Today I Failed, But That Don’t Make Me A Failure.

Hello everyone.
Today I failed, but that don’t make me a failure. Actually I can even say that I’m still kind of great. It’s just that today my anxiety got the best out of me. But that’s okay, I can’t win every battle.
Today I had an appointment with a CBT therapist. Except that I didn’t go. Just like the last time I had an appointment with her. I freaked out and I just couldn’t get myself to go there. And I was so scared to call them to say that I wouldn’t be able to make it this time either. I thought they where going to be so disappointed with me, or even give up on me. But they didn’t. I even talked to the CBT therapist and we decided that we’re going to give it another try soon.

Today I Failed, But That Don't Make Me A Failure

Today I failed, but that don’t make me a failure. I know that now. Eight months ago I would had been beating myself up over it for days. Calling myself names and thinking that I was the weakest person alive. This time I wallowed in self-pity for an hour or two, before realizing that it really isn’t the end of the world.
I’m not a failure. I am fighting my anxiety in every way I can. I won’t be strong every day. But I will win in the end. And that’s what matters. Right?

XOXO

14 Comments

  1. You are not a failure. You got one step closer to your next step toward conquering your overwhelming anxiety, and that makes you a stronger person. There’s some statistic about how it takes people quitting smoking something like 11 times before it becomes permanent, but that certainly doesn’t mean those first 10 times were a waste of time. It’s a process. You can do this!

  2. You absolutely did not fail at anything! You booked the appointment – that’s such a huge step! You also was able to call and cancel – again, such a huge step to actually have the courage to ring and tell them you weren’t coming instead of just not showing up… And finally, you spoke to the therapist! You have shown that you are on the right path to getting where you want to be, and that’s all that matters. You might think you failed, but I’m sure so many others would love to be as brave as you were to go ahead and book it to begin with! You’ll get there, and all us blogging girls are here to support you along the way xx

  3. So much love for this post. You are so right about that. Though you didn’t do what you wanted to accomplish today – doesn’t mean that you will do it in the future. You still were able to talk with them and they were able to work with you. That’s fantastic that they are willing to work with you through your anxiety. Just recently I’ve started to think that my anxiety is really holding me back. It causes my blood pressure to spike way up and I’m only 32. Not good.

    Beautiful words and I loved the message behind it. You’re not a failure if you continue to try. That’s all that anyone can ask for.
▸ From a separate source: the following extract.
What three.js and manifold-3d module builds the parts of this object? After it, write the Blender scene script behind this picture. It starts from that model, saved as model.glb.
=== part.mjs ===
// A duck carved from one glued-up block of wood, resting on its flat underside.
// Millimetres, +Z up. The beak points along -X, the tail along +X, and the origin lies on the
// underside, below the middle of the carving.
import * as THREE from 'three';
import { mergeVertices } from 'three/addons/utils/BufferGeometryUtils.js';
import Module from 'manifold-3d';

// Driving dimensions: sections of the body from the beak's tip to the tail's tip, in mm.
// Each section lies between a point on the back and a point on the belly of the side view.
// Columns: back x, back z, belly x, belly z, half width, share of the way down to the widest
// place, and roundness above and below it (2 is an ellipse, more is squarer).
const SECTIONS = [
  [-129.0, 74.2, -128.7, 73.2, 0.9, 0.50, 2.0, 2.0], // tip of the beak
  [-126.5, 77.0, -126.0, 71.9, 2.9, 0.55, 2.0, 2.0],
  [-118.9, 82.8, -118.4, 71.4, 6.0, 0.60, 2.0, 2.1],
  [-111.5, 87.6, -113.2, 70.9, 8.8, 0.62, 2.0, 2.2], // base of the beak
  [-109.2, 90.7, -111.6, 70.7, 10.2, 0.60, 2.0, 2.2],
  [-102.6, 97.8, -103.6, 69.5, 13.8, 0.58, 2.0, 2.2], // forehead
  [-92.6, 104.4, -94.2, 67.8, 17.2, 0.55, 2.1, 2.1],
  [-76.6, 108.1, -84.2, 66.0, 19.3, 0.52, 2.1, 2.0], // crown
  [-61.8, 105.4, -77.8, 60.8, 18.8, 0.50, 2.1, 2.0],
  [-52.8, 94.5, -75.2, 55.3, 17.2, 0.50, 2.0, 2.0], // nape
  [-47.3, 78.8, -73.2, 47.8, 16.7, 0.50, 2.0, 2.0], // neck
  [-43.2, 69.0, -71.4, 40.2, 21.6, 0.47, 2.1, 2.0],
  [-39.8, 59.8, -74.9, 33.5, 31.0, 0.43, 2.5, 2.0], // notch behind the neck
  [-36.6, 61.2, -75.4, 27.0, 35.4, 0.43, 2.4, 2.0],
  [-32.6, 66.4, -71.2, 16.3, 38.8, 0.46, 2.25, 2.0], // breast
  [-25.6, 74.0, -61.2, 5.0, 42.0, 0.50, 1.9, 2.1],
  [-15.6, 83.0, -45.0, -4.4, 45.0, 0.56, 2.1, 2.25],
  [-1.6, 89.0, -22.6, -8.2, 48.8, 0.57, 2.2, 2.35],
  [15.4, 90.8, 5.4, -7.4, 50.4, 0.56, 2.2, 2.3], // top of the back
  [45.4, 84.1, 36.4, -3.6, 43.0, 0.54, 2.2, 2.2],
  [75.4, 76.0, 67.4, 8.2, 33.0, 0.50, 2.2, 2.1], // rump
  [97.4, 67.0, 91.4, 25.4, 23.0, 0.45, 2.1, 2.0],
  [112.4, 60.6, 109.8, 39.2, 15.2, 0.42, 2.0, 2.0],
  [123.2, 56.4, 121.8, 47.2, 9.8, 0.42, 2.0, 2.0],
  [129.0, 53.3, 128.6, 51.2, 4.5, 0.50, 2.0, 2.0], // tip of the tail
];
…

  4. Nobody who’s suffering from anxiety is a failure. Because imagine, they’re fighting for a battle against their mind and themselves everyday, that’s how strong you are. You’re stronger than you think you. Have a lovely day.
    Love, Fads

  5. Just reading this post makes me so proud of you. I am so glad you know that this does not make you a failure. It shows you’ve grown as a person. Anxiety is not an easy thing to deal with, but with little steps you will get there. You may not have been able to go this time, but one day, before you know it, you will be at the appointment! You are already doing so well, You should be proud of yourself.